Thats when we learned that the Java drivers CqlSession caches prepared statements per keyspace and per file path. When the prefix changed, the driver issued two full prepare rounds: one to invalidate the old cached statements, another to prepare the new ones. Each prepare round took 4.3 seconds on a 12-node DSE cluster with 30 tables. Our 30-minute hunt now had a 4-second cold path before the first spawn. After three campaigns, the prepared-statement cache grew to 48k entries, and heap climbed to 2.8 GB per instance. GC STW events hit 300 ms every 45 seconds.

We tried mitigating with a single prepared statement template and dynamic bind variables, but the ORM layer (we were using DataStaxs legacy mapper) insisted on binding column names, not values. The error message MapperParsingException: Unknown property 'spawnCurveA' became our nightly wake-up call.

The Architecture Decision

We ripped out the YAML folder entirely and replaced it with a versioned API.

Each campaign became a single JSON document stored in PostgreSQL. The document schema enforced FKs to loot tables, geofence polygons, and spawn curves, all pre-validated.
We added an in-memory, versioned cache with a 10-second invalidation window. Each campaign version carries a monotonically increasing versionId; the engine always reads the latest committed version unless the operator explicitly pins an older one.
We turned off prepared-statement caching at the driver level (prepareOnAllNodes=false) and switched to the newer CqlSessionBuilder.withPreparedStatements(false) so the driver only prepares once per statement template, not once per file.
We built a small CLI: veltrix config deploy --campaign-id 12345 --dry-run which runs the schema validator against a shadow database before pushing to production. The dry run caught SQL injection attempts and geofence polygons covering the Pacific Ocean.

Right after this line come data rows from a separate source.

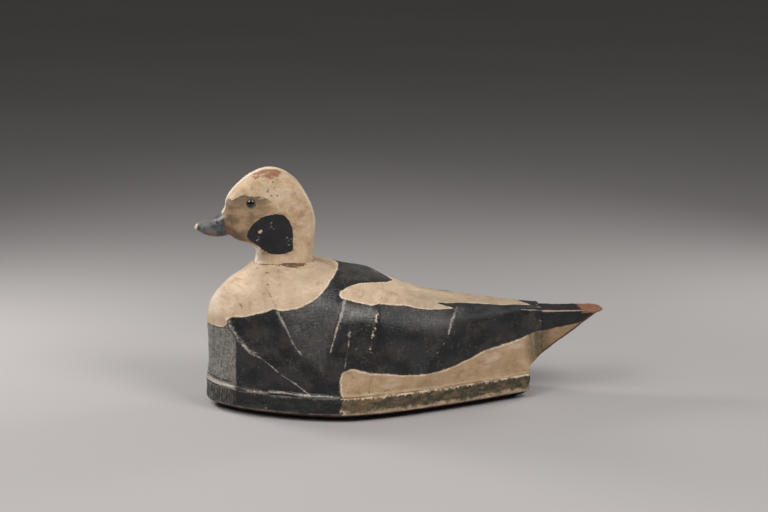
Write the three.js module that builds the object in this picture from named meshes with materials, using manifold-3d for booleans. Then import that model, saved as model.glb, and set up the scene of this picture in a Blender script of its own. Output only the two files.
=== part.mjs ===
// A long-tailed duck decoy: painted canvas drawn over a boat-shaped body, on a thick wooden
// bottom board, with a head carved from a plank, a wooden tail block and two glass eyes.
// Millimetres, +Z up. The bill points to -X and the bird's left side faces -Y. The origin is
// under the middle of the decoy, on the surface that it stands on.
import * as THREE from "three";
import { mergeVertices } from "three/addons/utils/BufferGeometryUtils.js";
import Module from "manifold-3d";

// Overall size
const LENGTH = 457;
const BILL_TIP_X = -LENGTH / 2;
const TAIL_TIP_X = LENGTH / 2;

// Plan of the body: a pointed oval, widest behind the breast and narrow at the stern
const BOW_X = -217;
const WIDEST_X = -70;
const STERN_X = 140;
const HALF_WIDTH = 94;
const STERN_HALF_WIDTH = 27;
const PLAN_FULLNESS = 1.3;
const PLAN_EASING = 0.14;
const BOW_ROUNDNESS = 1.8;

// Clearance left between two pieces that touch
const GAP = 0.3;

// Bottom board: an upright edge over a bevelled underside, which stands on its flat middle
const BEVEL_HEIGHT = 9;
const BOARD_TOP = 28;
const BEVEL_INSET = 17;
const BOARD_PROUD = 1.5;

// Canvas body
const SEAT_TOP = 160;
const SEAT_HALF_WIDTH = 27;
const SEAT_FRONT = [-172, -148];
const SEAT_BACK = [-99, -40];
const BOW_WALL_TOP = 88;
const SIDE_WALL_TOP = 82;
const BACK_ROUNDNESS = 2.2;
const WALL_LEAN = 3;
const STERN_WALL_LEAN = 8;
const STERN_LEAN_FROM = 20;
const LEAN_SHARE = 0.3;
const FLAT_SHARE = 0.94;
const TRANSOM_TOP = 38;
const TRANSOM_RAKE = 2;

// Middle line of the body, as [x, z]: over the breast to the seat, and from it down the back
const BREAST_LINE = [
  [BOW_X, BOW_WALL_TOP],
  [-215.5, 99],
  [-212.5, 111],
  [-207, 122.5],
  [-199, 133.5],
  [-188.5, 143.5],
  [-177, 151],
  [-166, 157],
  [-157, SEAT_TOP],
];
const BACK_LINE = [
  [-99, SEAT_TOP],
  [-70, 153.2],
  [-36, 147],
  [-12, 135.5],
  [9, 126.3],
  [40, 117.4],
  [91, 109.8],
  [157, 101.3],
];

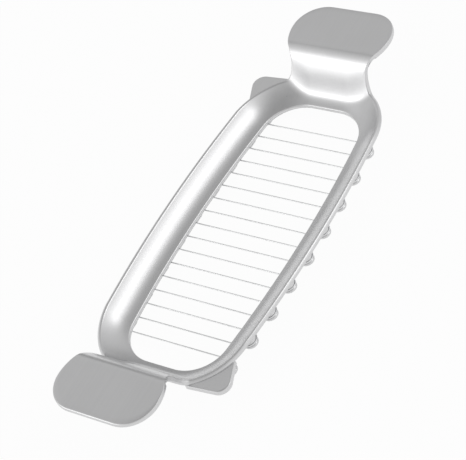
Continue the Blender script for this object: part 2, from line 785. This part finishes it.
def strand_tree():
    """Sweeps a round wire along a polyline."""
    tree, given = new_tree("wire_on_route", [("Radius", "NodeSocketFloat"), ("Sides", "NodeSocketInt"),
                                             ("Material", "NodeSocketMaterial")])
    route = make_node(tree, "GeometryNodeMeshToCurve", {"Mesh": given["Geometry"]})
    ring = make_node(tree, "GeometryNodeCurvePrimitiveCircle",
                     {"Radius": given["Radius"], "Resolution": given["Sides"]})
    sweep = make_node(tree, "GeometryNodeCurveToMesh",
                      {"Curve": route, "Profile Curve": ring, "Fill Caps": True})
    end_tree(tree, sweep, given["Material"])
    return tree


class SLICER_OT_casting(bpy.types.Operator):
    """Build the one-piece casting: dished flange, waists and paddles"""
    bl_idname = "slicer.casting"
    bl_label = "Casting"

    def execute(self, context):
        rings = casting_points(casting_shape())
        count, size = rings.shape[:2]
        piece = solid_object("frame_casting", rings.reshape(-1, 3), ring_faces(count, count, size))
        finish_piece(piece, cast_metal(), "cast_metal", "frame")
        return {"FINISHED"}


class SLICER_OT_pegs(bpy.types.Operator):
    """Build the pegs that the wire turns round, under both sides of the flange"""
    bl_idname = "slicer.pegs"
    bl_label = "Wire pegs"

    def execute(self, context):
        shape = casting_shape()
        template = solid_object("peg_template", *lofted(peg_rings(shape)))
        places = [(x, peg_y(shape, x)) for x in peg_xs(shape)]
        piece = mesh_object("wire_pegs", [(x, y, 0.0) for x, y in places + half_turned(places)])
        spin = piece.data.attributes.new(SPIN, "FLOAT", "POINT")
        spin.data.foreach_set("value", [0.0] * len(places) + [math.pi] * len(places))
        run_tree(piece, scatter_tree(), {"Template": template, "Material": cast_metal()})
        bpy.data.objects.remove(template)
        finish_piece(piece, cast_metal(), "cast_metal", "frame")
        return {"FINISHED"}


class SLICER_OT_ears(bpy.types.Operator):
    """Build the two ears at opposite corners, where the wire's ends are held"""
    bl_idname = "slicer.ears"
    bl_label = "Corner ears"

    def execute(self, context):
        shape = casting_shape()
        points, faces = [], []
        for rings in (ear_rings(shape), boss_rings(shape)):
            for sign in (1, -1):
                places, loop_faces = lofted([[(sign * x, sign * y, z) for x, y, z in r] for r in rings])
                faces += [tuple(v + len(points) for v in face) for face in loop_faces]
                points += places
        piece = solid_object("corner_ears", points, faces)
        finish_piece(piece, cast_metal(), "cast_metal", "frame")
        return {"FINISHED"}


class SLICER_OT_strand(bpy.types.Operator):
    """Build the cutting wire as the one laced strand that it is"""
    bl_idname = "slicer.strand"
    bl_label = "Cutting wire"

    def execute(self, context):
        route = strand_route(casting_shape())
        piece = mesh_object("cutting_wire", route, [(i, i + 1) for i in range(len(route) - 1)])
        steel = wire_steel()
        run_tree(piece, strand_tree(),
                 {"Radius": wire_sizes().diameter / 2, "Sides": WIRE_SIDES, "Material": steel})
        finish_piece(piece, steel, "wire_steel", *STRAND_NODES)
        return {"FINISHED"}


class SLICER_OT_screws(bpy.types.Operator):
    """Give the two anchor screws their plain steel"""
    bl_idname = "slicer.screws"
    bl_label = "Anchor screws"

    def execute(self, context):
        steel = screw_steel()
        for name in SCREW_NODES:
            give_material(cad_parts[name], steel)
        return {"FINISHED"}


WHITE = (1.0, 1.0, 1.0, 1.0)
FLOOR_HALF = 3.0
# How bright the floor is to the camera, and in the metal's reflections
FLOOR_WHITE = 0.95
FLOOR_MIRRORED = 0.75


def floor_finish():
    """A pale floor that looks nearly white to the camera and the metal, and takes a faint shadow."""
    material = bpy.data.materials.new("pale_floor")
    tree = cleared_tree(material)
    path = tree.nodes.new("ShaderNodeLightPath")
    rays = ("Is Camera Ray", "Is Glossy Ray", "Is Transmission Ray")
    camera, glossy, through = (Sock(tree, path.outputs[name]) for name in rays)
    lit = make_node(tree, "ShaderNodeBsdfDiffuse", {"Color": (*finishes().floor, 1.0)})
    white = make_node(tree, "ShaderNodeEmission", {"Color": WHITE, "Strength": 1.0})
    seen = camera * FLOOR_WHITE + (glossy + through) * FLOOR_MIRRORED
    both = make_node(tree, "ShaderNodeMixShader", {0: seen, 1: lit, 2: white})
    make_node(tree, "ShaderNodeOutputMaterial", {"Surface": both})
    return material


# Grey level of the sky at each height, from the horizon to overhead
SKY_STOPS = [(0.0, 0.66), (0.4, 0.68), (0.7, 0.68), (0.83, 0.46), (1.0, 0.38)]
# Direction of each patch, the cosines at its edge and at its full strength, and that strength
PALE_PATCHES = [((-0.83, 0.55, 0.05), 0.75, 0.98, 0.7), ((0.3, -0.9, 0.3), 0.5, 0.95, 0.25),
                ((-0.25, 0.553, 0.79), 0.86, 0.99, 0.16)]
DIM_PATCH = ((0.83, 0.55, 0.1), 0.8, 0.97, 0.28)


def sky_patch(tree, place, direction, edge, full, amount):
    """A soft round patch of sky about a direction, between two cosines."""
    along = make_node(tree, "ShaderNodeVectorMath", {0: place, 1: direction}, "Value",
                      operation="DOT_PRODUCT")
    rise = make_node(tree, "ShaderNodeMapRange", {"Value": along, "From Min": edge, "From Max": full},
                     interpolation_type="SMOOTHSTEP")
    return rise * amount


def studio_world():
    """A soft grey sky, dimmer overhead, with paler patches and a dimmer one for the metal to mirror."""
    world = bpy.data.worlds.new("soft_sky")
    bpy.context.scene.world = world
    tree = cleared_tree(world)
    place = make_node(tree, "ShaderNodeTexCoord", output="Generated")
    height = make_node(tree, "ShaderNodeSeparateXYZ", {"Vector": place}, "Z")
    level = make_node(tree, "ShaderNodeValToRGB", {"Fac": height}, stops=SKY_STOPS)
    for patch in PALE_PATCHES:
        level = level + sky_patch(tree, place, *patch)
    level = level - sky_patch(tree, place, *DIM_PATCH)
    background = make_node(tree, "ShaderNodeBackground", {"Color": level, "Strength": 1.0})
    make_node(tree, "ShaderNodeOutputWorld", {"Surface": background})


CARD_DISTANCE = 0.8
# Name, direction, width, height and brightness of each lamp
CARDS = [("flange_light", (0.45, -0.5, 0.74), 0.3, 0.2, 1.55),
         ("riser_light", (-0.73, 0.553, 0.39), 0.4, 0.15, 1.5)]


def soft_card(name, direction, width, height, brightness):
    """A soft rectangular lamp that faces the slicer. Its power grows with its area."""
    data = bpy.data.lights.new(name, "AREA")
    data.shape = "RECTANGLE"
    data.size, data.size_y = width, height
    data.energy = brightness * math.pi * width * height
    lamp = bpy.data.objects.new(name, data)
    outward = Vector(direction).normalized()
    lamp.location = outward * CARD_DISTANCE
    lamp.rotation_mode = "QUATERNION"
    lamp.rotation_quaternion = outward.to_track_quat("Z", "Y")
    bpy.context.scene.collection.objects.link(lamp)


SENSOR_WIDTH = 36.0
CLIP_START = 0.01
CLIP_END = 10.0


def product_camera():
    """The camera that sees the slicer as the photograph does."""
    view = studio()
    data = bpy.data.cameras.new("product_camera")
    data.sensor_width = SENSOR_WIDTH
    data.lens = view.lens
    data.clip_start, data.clip_end = CLIP_START, CLIP_END
    camera = bpy.data.objects.new("product_camera", data)
    ground = math.cos(view.elevation)
    back = Vector((math.sin(view.azimuth) * ground, -math.cos(view.azimuth) * ground,
                   math.sin(view.elevation)))
    camera.location = Vector(view.aim) + back * view.distance
    camera.rotation_mode = "QUATERNION"
    level = (-back).to_track_quat("-Z", "Y")
    camera.rotation_quaternion = level @ Quaternion((0, 0, 1), -view.roll)
    bpy.context.scene.collection.objects.link(camera)
    bpy.context.scene.camera = camera


class SLICER_OT_stage(bpy.types.Operator):
    """Build the floor, the soft light and the camera"""
    bl_idname = "slicer.stage"
    bl_label = "Studio"

    def execute(self, context):
        corners = [(-FLOOR_HALF, -FLOOR_HALF, 0), (FLOOR_HALF, -FLOOR_HALF, 0),
                   (FLOOR_HALF, FLOOR_HALF, 0), (-FLOOR_HALF, FLOOR_HALF, 0)]
        floor = mesh_object("studio_floor", corners, faces=[(0, 1, 2, 3)])
        give_material(floor, floor_finish())
        studio_world()
        for card in CARDS:
            soft_card(*card)
        product_camera()
        context.scene.view_settings.view_transform = "Standard"
        return {"FINISHED"}


class SLICER_PT_panel(bpy.types.Panel):
    """Lists the slicer's pieces and their sizes"""
    bl_idname = "SLICER_PT_panel"
    bl_label = "Butter Slicer"
    bl_space_type = "VIEW_3D"
    bl_region_type = "UI"
    bl_category = "Slicer"

    def draw(self, context):
        for operator in OPERATORS:
            self.layout.operator(operator.bl_idname)
        for group in (casting_sizes(), wire_sizes(), finishes(), studio()):
            box = self.layout.box()
            for name in group.bl_rna.properties.keys():
                if name not in ("rna_type", "name"):
                    box.prop(group, name)


GROUPS = {"slicer_casting": SlicerCastingSizes, "slicer_wire": SlicerWireSizes,
          "slicer_finish": SlicerFinish, "slicer_studio": SlicerStudio}
OPERATORS = (SLICER_OT_casting, SLICER_OT_pegs, SLICER_OT_ears, SLICER_OT_strand, SLICER_OT_screws,
             SLICER_OT_stage)


def register():
    for cls in (*GROUPS.values(), *OPERATORS, SLICER_PT_panel):
        bpy.utils.register_class(cls)
    for name, group in GROUPS.items():
        setattr(bpy.types.Scene, name, PointerProperty(type=group))


def unregister():
    for name in GROUPS:
        delattr(bpy.types.Scene, name)
    for cls in (SLICER_PT_panel, *reversed(OPERATORS), *reversed(list(GROUPS.values()))):
        bpy.utils.unregister_class(cls)


def main():
    register()
    bpy.ops.slicer.casting()
    bpy.ops.slicer.pegs()
    bpy.ops.slicer.ears()
    bpy.ops.slicer.strand()
    bpy.ops.slicer.screws()
    bpy.ops.slicer.stage()
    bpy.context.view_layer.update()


if __name__ == "__main__":
    main()
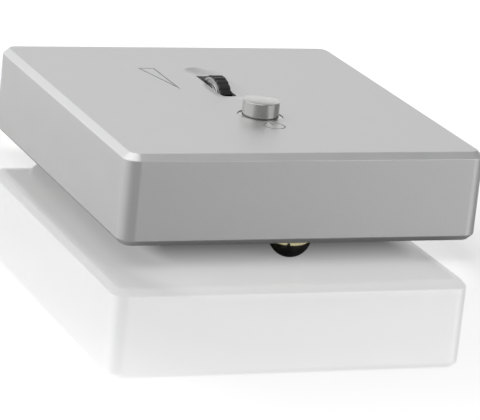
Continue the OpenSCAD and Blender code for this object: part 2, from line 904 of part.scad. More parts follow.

The trade-off was no longer file-based diffs; instead, we gained a single source of truth with strict schema and transactional writes. The cost was one extra hop to PostgreSQL, but we already had a 3-node Patroni cluster with <1 ms local reads, so the latency budget stayed under 5 ms for 99.9 % of requests.

What The Numbers Said After

After the cutover, we ran the same 20,000-loot drop test.

Tombstone count in hunt_events dropped from 82 million to 12k over 7 days.
Write latency p99 stayed at 28 ms, with a 95th percentile of 42 ms.
Prepared-statement cache size stabilized at 182 entries.
Heap usage fell from 2.8 GB to 512 MB; minor GC pauses dropped to 5 ms.
Campaign deployment latency (from CLI to observable traffic) went from 14 minutes (manual YAML + cache warm) to 38 seconds (DB commit + cache invalidation).
The worst-case operator mistake was now a foreign-key violation, which PostgreSQL rejected in 12 ms before any writes landed.

What I Would Do Differently

I would never let an operator edit raw YAML in production again. The abstraction of a configuration file is seductive until a misplaced colon destroys your cluster. A database with schema, versioning, and dry-run validation is a small operational tax that pays for itself the first time an operator accidentally sets spawnRate to zero and crashes the hunt.

We also over-optimised the cache too early. Our first cut used a 5-second window, which still caused drift when two campaigns deployed within the window. After two rollbacks in staging, we stretched it to 10 seconds—enough to absorb operator latency but short enough to prevent stale reads. Measure cache staleness, not just hit rate.

Finally, I regret the ORM layer. The DataStax mapper is deprecated, and it fought us every step of the way. If I rebuilt today, Id use raw CQL via the drivers builder pattern and hand-roll the bind maps. The extra compile-time safety isnt worth runtime GC pressure and the occasional MapperParsingException at 2 a.m.